— begin —
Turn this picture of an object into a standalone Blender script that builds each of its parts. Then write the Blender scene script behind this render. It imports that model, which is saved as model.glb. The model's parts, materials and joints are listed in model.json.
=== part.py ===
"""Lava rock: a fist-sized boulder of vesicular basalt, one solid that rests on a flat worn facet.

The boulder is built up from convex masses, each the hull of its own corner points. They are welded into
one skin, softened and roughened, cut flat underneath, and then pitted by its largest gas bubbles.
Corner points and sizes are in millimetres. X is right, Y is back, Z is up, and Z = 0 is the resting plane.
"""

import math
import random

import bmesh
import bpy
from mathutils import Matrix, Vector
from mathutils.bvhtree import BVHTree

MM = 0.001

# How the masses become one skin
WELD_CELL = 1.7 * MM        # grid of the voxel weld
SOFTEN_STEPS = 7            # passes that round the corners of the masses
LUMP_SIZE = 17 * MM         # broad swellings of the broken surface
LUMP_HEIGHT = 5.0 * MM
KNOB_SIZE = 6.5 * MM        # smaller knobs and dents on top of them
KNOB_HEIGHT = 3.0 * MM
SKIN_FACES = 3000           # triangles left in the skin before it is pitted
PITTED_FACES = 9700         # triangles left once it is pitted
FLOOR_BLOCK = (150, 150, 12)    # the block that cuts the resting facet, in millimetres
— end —
**The problem:**
Say how many lines of the data include the word "that". Respond with the number alone.

**Task output:**
4